[THE TASK] Write out, exactly as given, every line from the one holding "Write part 2" to the one holding "finish: tones laid", including both.

[RECORDED INFORMATION]
--- --- ---
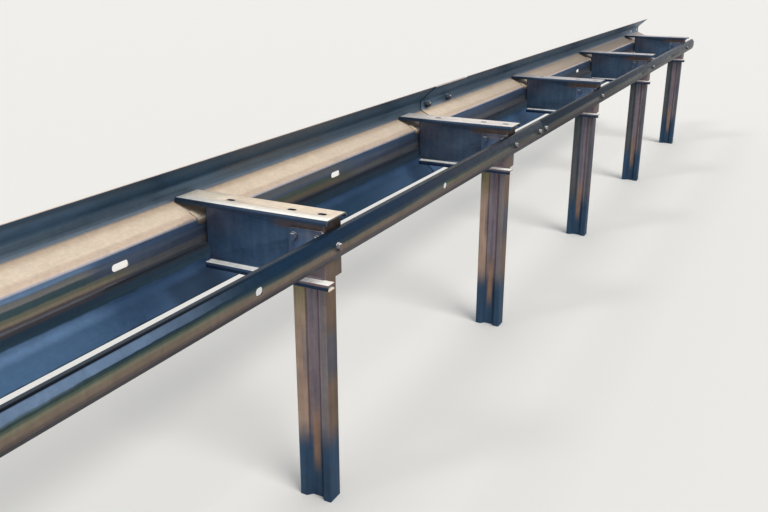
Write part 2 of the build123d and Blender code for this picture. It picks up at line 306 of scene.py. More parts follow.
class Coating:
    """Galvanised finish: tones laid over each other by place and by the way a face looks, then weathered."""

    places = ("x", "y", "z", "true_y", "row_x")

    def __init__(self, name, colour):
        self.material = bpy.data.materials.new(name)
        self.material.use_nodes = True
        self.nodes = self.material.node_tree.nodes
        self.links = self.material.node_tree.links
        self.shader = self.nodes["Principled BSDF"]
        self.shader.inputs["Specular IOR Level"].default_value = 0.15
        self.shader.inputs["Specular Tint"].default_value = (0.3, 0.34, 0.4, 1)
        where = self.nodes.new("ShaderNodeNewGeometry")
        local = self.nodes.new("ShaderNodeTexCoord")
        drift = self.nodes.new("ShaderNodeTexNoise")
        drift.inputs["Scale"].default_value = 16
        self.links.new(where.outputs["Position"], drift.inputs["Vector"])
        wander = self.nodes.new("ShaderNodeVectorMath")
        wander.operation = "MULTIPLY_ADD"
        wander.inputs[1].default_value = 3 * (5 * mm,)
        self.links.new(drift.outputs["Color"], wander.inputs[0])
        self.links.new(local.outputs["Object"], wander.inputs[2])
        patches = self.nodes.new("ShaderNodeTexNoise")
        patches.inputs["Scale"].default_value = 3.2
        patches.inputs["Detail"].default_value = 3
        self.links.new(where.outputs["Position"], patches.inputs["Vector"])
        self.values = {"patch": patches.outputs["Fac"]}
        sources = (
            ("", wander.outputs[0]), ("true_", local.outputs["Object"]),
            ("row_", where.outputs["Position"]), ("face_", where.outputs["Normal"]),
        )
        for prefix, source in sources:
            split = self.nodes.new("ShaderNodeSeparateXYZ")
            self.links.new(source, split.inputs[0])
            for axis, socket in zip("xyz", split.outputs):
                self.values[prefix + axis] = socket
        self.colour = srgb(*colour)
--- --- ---
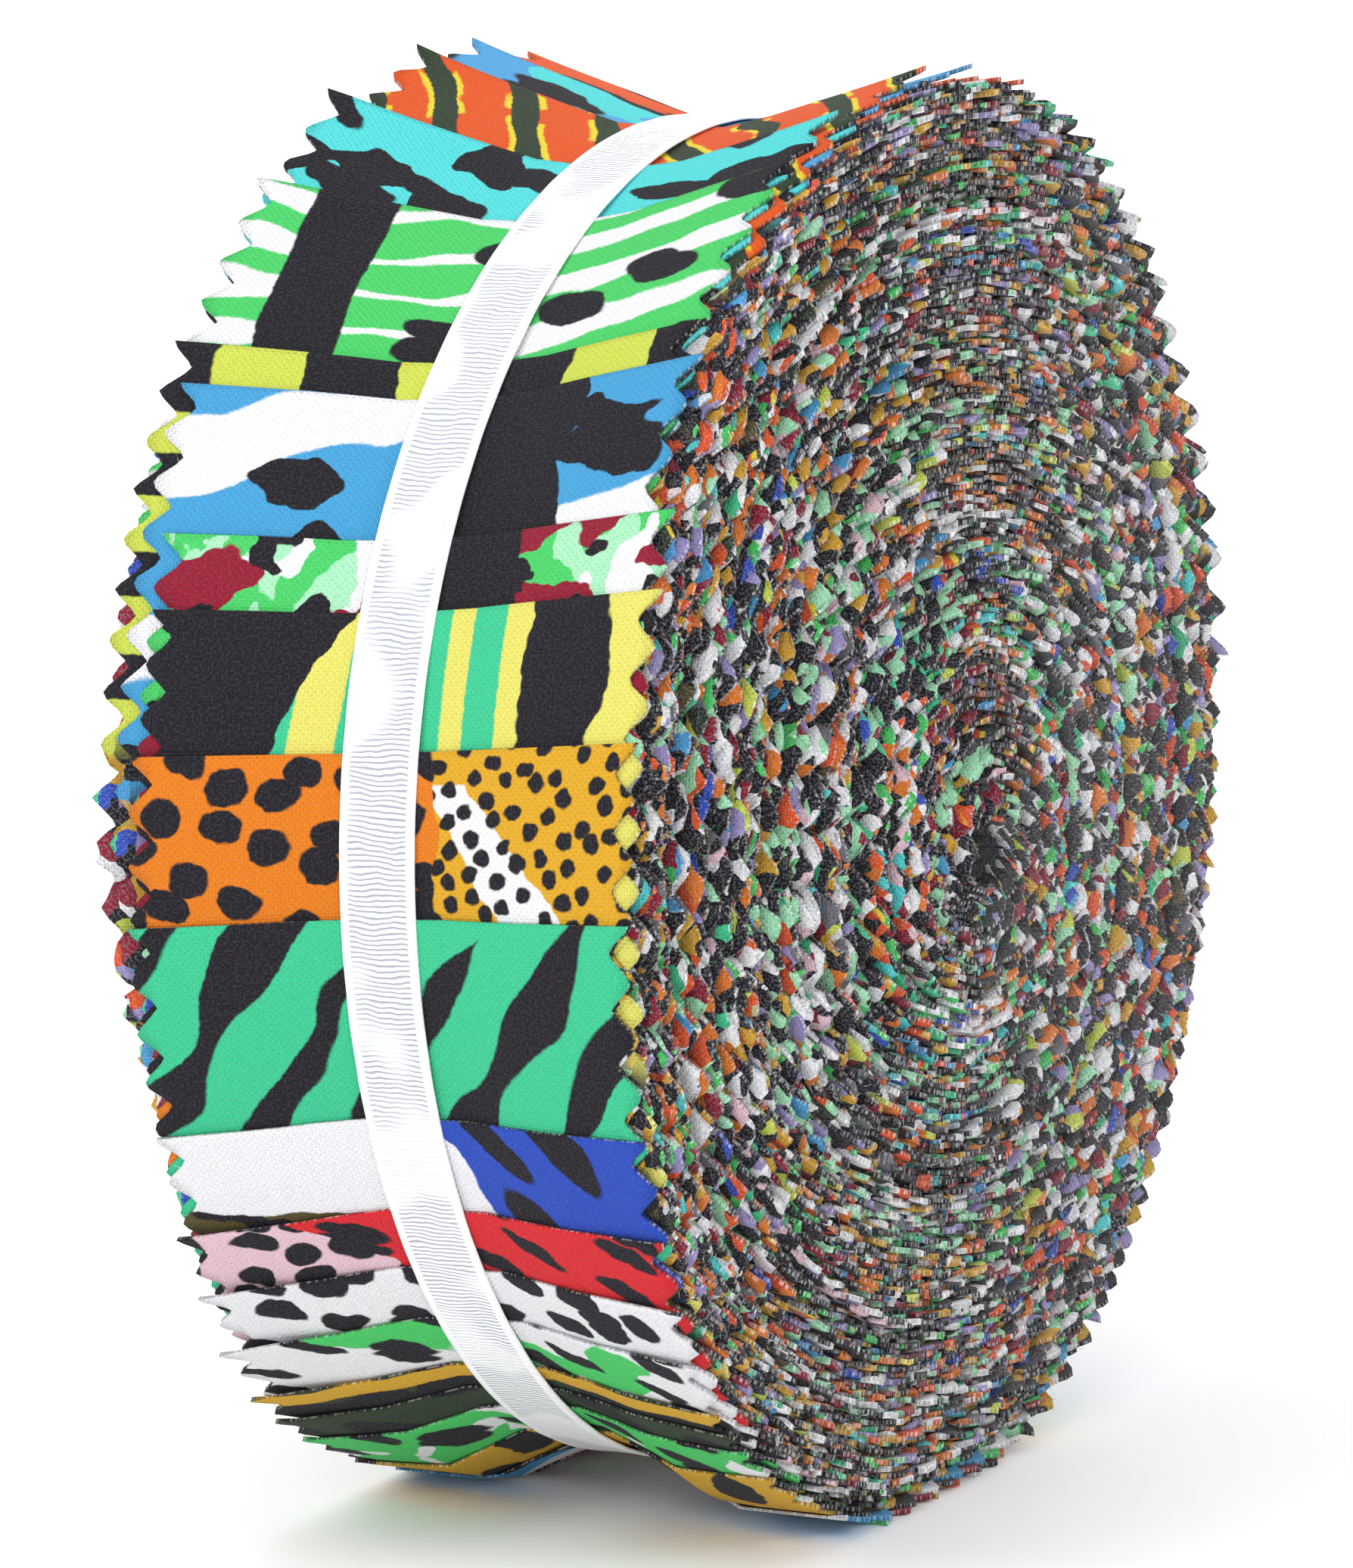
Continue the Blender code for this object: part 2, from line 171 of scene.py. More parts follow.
--- --- ---
[RESPONSE BELOW]
Write part 2 of the build123d and Blender code for this picture. It picks up at line 306 of scene.py. More parts follow.
class Coating:
    """Galvanised finish: tones laid over each other by place and by the way a face looks, then weathered."""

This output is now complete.